Her father was an Emeritus Fellow of Downing College, Cambridge, and a Senior Tutor and lecturer in Law from 1931 to 1967. He was the son of Edward Whalley-Tooker who was born in Wem, Shropshire in 1883.


Christine Pardoe, Edward Whalley Tooker and CB Fry



Edward became the lifeblood of the Hambledon Club and Broadhalfpenny Down at the end of the 19th century and early 20th century. His ancestry at the Club went back to Mr Tooker who, the minutes state, was elected a member in May 1773 and Mr Whalley elected in July 1779.


He was a sheep farmer at Hinton Daubney and captain of Denmead Cricket Club. In 1883 he played a first-class match for Hampshire. In 1897 he was appointed captain of the Hambledon Club, a position that he held until 1936.

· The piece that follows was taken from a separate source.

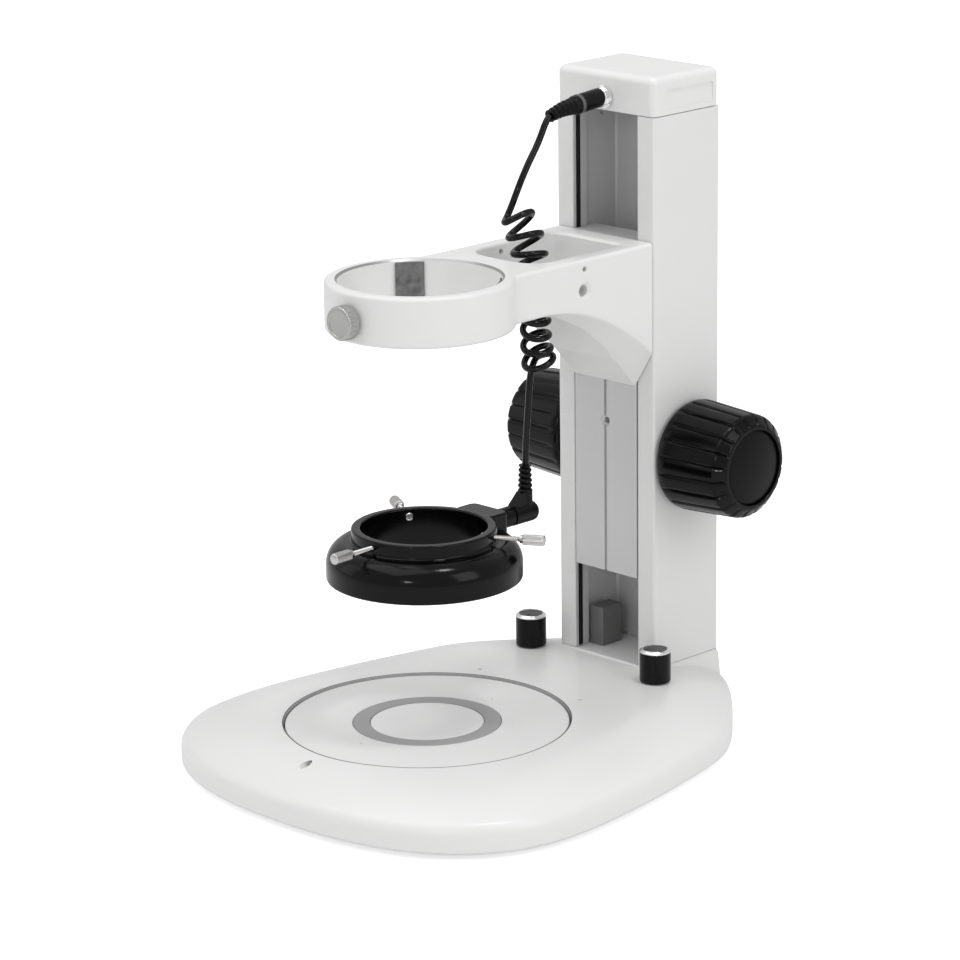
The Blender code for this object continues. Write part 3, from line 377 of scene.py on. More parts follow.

In 1907 Edward proposed that a memorial to the old Hambledon players be erected on Broadhalfpenny Down. He discussed this with C B Fry who was wholly supportive. They raised the required funds and the Memorial was unveiled in September 1908, when a match was played between Hambledon (captained by E. Whalley-Tooker) and All England – won by Hambledon. This match was designated first-class.


On New Year’’s Day 1929, Whalley-Tooker captained the Hampshire Eskimos against the Invalids. However, the match was interrupted by the Hambledon Hunt – the Master of the Hambledon Hunt being Edward’s elder brother Hyde.



Edward was extremely well respected in the community and was appointed a Justice of the Peace. On retiring as captain Edward was elected President until he died in 1940. He was succeeded by his wife, Dorothy, until she died in 1962. Both are buried in Hambledon Churchyard.


On the death of her parents, Christine inherited all of her father’s papers and items relating to the Hambledon Club. This included the old punch bowl and the original hand-written manuscript of John Nyren’s Cricketers of My Time. Ashley Mote had access to this manuscript and published a book on the subject, which was launched by Christine and Ashley at the Cricketers Club, London in 1998. The President of the MCC, Colin Ingleby-Mackenzie, was present at the launch. Christine last visited Hambledon in 2008 for the Centenary Match where she met up with the grandsons of C B Fry.